▶ REQUEST:
Only one portion of the data is to be written out: from the line bearing "from mathutils import Matrix, Vector" through the line bearing "FOLD_MOST = 0.026". Write it exactly as it appears.
start
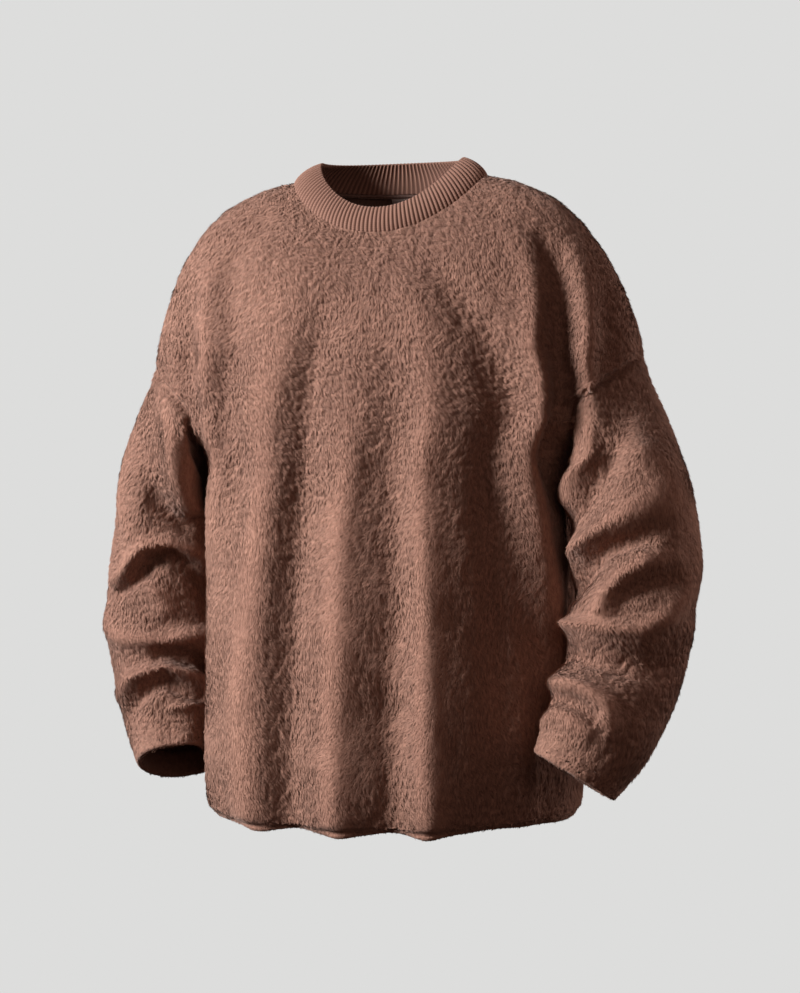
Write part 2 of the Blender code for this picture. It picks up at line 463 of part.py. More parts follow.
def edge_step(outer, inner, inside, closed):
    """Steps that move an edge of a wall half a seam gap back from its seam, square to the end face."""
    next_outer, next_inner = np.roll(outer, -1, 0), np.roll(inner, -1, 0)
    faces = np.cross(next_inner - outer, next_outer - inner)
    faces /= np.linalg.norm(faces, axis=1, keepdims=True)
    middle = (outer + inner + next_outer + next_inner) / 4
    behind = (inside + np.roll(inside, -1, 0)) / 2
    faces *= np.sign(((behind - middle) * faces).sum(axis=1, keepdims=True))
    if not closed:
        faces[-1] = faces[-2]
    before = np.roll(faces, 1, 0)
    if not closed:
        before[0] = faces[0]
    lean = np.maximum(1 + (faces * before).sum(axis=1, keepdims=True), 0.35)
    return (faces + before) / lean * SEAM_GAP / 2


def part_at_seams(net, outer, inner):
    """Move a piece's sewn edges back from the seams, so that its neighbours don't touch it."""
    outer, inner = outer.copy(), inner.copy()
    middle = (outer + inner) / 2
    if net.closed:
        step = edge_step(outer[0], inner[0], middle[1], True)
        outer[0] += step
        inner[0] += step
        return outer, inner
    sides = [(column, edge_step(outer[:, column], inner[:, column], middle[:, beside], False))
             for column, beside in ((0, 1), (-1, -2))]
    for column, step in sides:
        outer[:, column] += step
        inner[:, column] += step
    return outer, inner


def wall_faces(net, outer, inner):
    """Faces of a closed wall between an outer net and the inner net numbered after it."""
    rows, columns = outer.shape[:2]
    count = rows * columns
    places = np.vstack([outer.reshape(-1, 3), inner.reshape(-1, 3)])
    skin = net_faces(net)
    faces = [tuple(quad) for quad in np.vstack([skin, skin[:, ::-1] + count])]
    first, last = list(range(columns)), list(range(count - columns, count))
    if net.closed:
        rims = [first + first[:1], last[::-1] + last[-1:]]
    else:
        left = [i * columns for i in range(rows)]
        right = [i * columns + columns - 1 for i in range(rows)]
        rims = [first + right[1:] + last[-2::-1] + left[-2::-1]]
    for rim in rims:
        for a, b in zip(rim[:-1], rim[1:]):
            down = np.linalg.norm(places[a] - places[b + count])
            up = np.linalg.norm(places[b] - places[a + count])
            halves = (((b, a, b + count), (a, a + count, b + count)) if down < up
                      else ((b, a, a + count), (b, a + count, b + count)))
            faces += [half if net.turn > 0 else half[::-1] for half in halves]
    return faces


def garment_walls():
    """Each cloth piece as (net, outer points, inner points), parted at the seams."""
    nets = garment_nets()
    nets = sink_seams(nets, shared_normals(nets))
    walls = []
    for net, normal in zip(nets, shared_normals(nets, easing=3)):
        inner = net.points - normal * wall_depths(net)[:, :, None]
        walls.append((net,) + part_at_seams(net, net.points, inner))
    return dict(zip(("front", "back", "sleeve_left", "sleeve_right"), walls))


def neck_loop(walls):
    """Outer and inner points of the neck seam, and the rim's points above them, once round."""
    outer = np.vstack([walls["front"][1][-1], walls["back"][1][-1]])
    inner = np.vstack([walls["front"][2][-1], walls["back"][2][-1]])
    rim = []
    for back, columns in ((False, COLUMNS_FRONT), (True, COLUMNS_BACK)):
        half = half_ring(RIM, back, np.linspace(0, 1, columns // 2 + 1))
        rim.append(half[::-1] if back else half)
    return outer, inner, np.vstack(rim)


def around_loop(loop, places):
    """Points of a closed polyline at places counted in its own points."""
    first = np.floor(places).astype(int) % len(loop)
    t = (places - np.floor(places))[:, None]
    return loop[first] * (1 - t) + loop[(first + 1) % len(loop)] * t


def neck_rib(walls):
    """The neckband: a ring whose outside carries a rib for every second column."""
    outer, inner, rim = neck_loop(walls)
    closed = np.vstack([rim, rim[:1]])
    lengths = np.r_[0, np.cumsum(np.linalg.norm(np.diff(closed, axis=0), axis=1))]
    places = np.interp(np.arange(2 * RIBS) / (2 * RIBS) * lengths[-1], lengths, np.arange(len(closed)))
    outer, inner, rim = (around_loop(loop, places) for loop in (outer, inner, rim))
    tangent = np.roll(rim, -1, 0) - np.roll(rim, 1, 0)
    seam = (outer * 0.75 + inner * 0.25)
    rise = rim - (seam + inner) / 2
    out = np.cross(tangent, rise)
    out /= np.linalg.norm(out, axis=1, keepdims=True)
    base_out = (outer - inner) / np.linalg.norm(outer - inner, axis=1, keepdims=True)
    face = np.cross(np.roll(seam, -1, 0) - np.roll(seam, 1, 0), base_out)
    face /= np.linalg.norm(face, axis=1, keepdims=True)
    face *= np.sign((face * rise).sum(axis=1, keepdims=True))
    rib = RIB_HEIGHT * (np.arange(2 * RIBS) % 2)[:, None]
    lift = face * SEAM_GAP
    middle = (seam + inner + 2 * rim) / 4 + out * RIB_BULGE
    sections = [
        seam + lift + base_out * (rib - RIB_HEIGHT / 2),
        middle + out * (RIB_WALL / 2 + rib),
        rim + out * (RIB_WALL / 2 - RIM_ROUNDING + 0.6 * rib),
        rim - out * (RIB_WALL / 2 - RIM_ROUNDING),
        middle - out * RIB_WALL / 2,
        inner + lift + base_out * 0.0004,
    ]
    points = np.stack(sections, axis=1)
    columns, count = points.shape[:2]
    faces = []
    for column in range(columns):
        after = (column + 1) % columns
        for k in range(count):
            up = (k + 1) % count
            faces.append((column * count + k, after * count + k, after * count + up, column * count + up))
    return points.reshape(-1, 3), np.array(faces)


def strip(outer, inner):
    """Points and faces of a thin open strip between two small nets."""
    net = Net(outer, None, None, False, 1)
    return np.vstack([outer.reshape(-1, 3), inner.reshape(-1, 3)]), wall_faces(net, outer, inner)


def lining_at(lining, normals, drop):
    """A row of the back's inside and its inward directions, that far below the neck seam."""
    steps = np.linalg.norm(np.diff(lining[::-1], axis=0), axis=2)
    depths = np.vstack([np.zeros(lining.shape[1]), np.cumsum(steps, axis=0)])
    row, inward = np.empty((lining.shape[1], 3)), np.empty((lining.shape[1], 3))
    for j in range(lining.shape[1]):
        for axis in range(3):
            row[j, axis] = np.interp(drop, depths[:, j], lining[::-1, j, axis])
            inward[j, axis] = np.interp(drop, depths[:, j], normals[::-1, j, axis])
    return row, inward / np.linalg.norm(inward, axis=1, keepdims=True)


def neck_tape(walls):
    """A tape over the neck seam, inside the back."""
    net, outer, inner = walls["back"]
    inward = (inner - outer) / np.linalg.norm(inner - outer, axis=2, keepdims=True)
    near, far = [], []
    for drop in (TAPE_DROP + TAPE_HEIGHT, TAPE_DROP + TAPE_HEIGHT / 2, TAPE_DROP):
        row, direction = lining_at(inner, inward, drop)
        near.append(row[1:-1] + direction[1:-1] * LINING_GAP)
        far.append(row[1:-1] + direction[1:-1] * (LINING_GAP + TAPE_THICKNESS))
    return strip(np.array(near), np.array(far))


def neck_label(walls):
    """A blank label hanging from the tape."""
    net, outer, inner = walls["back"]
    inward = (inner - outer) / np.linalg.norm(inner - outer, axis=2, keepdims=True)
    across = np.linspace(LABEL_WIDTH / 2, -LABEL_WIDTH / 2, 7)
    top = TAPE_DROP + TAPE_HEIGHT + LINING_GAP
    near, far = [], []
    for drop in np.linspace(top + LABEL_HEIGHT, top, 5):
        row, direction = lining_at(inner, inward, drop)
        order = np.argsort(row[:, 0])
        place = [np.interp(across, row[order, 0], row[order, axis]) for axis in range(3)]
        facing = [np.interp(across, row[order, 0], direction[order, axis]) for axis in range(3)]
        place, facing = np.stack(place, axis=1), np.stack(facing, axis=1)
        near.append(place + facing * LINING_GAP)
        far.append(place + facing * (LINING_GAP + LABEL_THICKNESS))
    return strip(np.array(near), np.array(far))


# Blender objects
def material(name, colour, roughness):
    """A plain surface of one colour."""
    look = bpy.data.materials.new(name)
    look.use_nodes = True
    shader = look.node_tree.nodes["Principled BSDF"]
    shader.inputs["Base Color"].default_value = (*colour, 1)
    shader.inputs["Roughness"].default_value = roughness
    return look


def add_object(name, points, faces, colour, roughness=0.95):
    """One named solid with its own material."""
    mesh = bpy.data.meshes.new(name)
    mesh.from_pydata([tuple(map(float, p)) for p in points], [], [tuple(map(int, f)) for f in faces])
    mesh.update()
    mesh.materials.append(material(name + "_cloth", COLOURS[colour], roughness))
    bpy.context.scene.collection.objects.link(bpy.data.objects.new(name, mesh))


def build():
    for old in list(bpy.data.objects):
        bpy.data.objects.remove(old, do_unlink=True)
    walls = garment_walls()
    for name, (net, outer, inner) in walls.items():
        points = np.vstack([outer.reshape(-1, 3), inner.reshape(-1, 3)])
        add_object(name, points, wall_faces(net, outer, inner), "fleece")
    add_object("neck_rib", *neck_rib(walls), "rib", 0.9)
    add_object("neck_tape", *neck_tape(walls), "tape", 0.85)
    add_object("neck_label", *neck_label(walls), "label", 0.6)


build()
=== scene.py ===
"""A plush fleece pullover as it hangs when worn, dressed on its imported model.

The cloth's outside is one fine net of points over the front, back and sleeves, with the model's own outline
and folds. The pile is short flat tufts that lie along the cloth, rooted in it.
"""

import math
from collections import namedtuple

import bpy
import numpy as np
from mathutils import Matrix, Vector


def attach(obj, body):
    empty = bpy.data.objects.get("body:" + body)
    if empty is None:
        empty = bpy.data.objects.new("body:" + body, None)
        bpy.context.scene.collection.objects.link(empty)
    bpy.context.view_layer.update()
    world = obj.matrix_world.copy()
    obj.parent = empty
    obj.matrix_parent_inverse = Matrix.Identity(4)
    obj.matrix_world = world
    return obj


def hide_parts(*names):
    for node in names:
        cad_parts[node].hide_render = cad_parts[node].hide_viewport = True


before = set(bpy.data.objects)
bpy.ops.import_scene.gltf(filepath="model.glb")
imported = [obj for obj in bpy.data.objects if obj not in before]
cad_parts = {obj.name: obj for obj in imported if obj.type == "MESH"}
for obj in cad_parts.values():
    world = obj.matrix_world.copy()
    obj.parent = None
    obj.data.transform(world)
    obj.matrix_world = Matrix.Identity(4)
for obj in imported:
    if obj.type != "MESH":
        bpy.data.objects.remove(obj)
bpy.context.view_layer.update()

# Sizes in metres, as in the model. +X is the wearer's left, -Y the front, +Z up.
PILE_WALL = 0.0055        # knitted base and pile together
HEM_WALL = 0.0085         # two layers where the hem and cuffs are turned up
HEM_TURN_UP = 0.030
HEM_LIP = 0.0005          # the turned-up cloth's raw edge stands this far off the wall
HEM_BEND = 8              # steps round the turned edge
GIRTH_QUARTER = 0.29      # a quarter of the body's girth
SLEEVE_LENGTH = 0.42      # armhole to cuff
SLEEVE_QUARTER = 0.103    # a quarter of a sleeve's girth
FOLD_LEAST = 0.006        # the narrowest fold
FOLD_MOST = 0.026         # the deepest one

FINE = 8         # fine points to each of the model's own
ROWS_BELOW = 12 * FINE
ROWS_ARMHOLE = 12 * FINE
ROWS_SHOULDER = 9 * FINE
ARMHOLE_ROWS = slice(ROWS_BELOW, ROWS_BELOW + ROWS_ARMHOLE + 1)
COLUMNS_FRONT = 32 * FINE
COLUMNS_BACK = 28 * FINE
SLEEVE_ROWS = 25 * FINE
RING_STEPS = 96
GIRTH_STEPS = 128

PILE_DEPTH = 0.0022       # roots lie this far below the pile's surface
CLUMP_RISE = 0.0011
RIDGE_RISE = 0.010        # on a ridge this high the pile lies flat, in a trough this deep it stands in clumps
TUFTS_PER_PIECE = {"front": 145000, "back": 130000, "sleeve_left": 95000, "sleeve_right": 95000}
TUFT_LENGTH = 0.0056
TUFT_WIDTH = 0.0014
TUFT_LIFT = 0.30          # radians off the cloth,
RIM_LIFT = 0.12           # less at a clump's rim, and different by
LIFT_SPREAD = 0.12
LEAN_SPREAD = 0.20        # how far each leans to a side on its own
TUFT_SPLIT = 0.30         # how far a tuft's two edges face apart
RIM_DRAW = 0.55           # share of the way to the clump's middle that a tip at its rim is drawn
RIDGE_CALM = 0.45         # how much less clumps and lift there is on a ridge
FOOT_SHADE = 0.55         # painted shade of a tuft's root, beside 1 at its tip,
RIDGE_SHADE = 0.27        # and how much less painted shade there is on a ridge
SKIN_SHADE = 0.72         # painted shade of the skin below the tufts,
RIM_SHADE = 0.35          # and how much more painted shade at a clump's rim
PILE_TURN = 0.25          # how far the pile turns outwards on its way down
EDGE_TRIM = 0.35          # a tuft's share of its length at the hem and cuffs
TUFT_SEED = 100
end
start
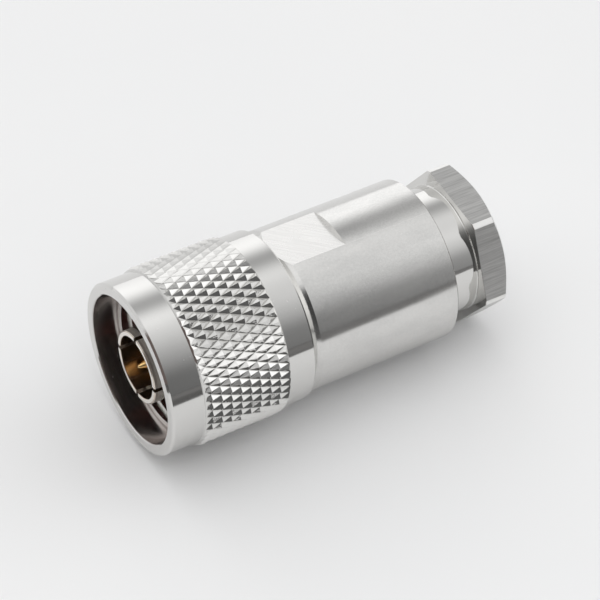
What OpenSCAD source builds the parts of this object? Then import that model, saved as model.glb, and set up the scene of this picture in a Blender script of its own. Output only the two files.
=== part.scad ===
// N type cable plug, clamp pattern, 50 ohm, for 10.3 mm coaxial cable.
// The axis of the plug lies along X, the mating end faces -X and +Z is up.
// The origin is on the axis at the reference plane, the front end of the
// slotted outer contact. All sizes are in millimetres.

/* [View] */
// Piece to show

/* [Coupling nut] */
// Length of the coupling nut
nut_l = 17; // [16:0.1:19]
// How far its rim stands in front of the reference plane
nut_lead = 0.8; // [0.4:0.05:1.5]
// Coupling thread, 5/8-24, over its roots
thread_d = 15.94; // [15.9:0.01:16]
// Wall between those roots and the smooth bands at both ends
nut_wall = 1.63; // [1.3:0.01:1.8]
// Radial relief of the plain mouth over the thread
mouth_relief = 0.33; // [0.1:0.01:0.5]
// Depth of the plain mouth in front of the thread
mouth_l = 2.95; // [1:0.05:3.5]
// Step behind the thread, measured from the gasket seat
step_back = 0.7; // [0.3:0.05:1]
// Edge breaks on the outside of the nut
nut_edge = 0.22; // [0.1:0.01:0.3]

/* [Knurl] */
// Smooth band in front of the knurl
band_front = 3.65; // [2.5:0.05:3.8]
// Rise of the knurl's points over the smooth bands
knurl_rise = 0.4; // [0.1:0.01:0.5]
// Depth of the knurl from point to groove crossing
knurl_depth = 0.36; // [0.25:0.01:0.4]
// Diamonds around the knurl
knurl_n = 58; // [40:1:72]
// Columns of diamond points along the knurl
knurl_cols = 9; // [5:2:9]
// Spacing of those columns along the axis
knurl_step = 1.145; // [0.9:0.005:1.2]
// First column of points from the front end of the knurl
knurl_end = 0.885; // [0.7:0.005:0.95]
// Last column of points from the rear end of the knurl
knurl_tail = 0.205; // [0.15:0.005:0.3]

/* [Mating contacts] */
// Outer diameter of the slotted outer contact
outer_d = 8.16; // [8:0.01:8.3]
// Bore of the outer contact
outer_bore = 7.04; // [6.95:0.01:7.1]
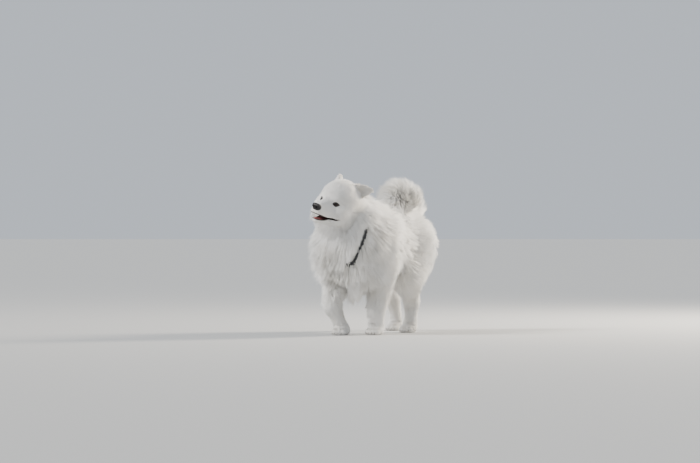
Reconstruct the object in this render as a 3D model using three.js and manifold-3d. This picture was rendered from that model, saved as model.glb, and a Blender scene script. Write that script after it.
end
▶ SOLUTION:
from mathutils import Matrix, Vector


def attach(obj, body):
    empty = bpy.data.objects.get("body:" + body)
    if empty is None:
        empty = bpy.data.objects.new("body:" + body, None)
        bpy.context.scene.collection.objects.link(empty)
    bpy.context.view_layer.update()
    world = obj.matrix_world.copy()
    obj.parent = empty
    obj.matrix_parent_inverse = Matrix.Identity(4)
    obj.matrix_world = world
    return obj


def hide_parts(*names):
    for node in names:
        cad_parts[node].hide_render = cad_parts[node].hide_viewport = True


before = set(bpy.data.objects)
bpy.ops.import_scene.gltf(filepath="model.glb")
imported = [obj for obj in bpy.data.objects if obj not in before]
cad_parts = {obj.name: obj for obj in imported if obj.type == "MESH"}
for obj in cad_parts.values():
    world = obj.matrix_world.copy()
    obj.parent = None
    obj.data.transform(world)
    obj.matrix_world = Matrix.Identity(4)
for obj in imported:
    if obj.type != "MESH":
        bpy.data.objects.remove(obj)
bpy.context.view_layer.update()

# Sizes in metres, as in the model. +X is the wearer's left, -Y the front, +Z up.
PILE_WALL = 0.0055        # knitted base and pile together
HEM_WALL = 0.0085         # two layers where the hem and cuffs are turned up
HEM_TURN_UP = 0.030
HEM_LIP = 0.0005          # the turned-up cloth's raw edge stands this far off the wall
HEM_BEND = 8              # steps round the turned edge
GIRTH_QUARTER = 0.29      # a quarter of the body's girth
SLEEVE_LENGTH = 0.42      # armhole to cuff
SLEEVE_QUARTER = 0.103    # a quarter of a sleeve's girth
FOLD_LEAST = 0.006        # the narrowest fold
FOLD_MOST = 0.026         # the deepest one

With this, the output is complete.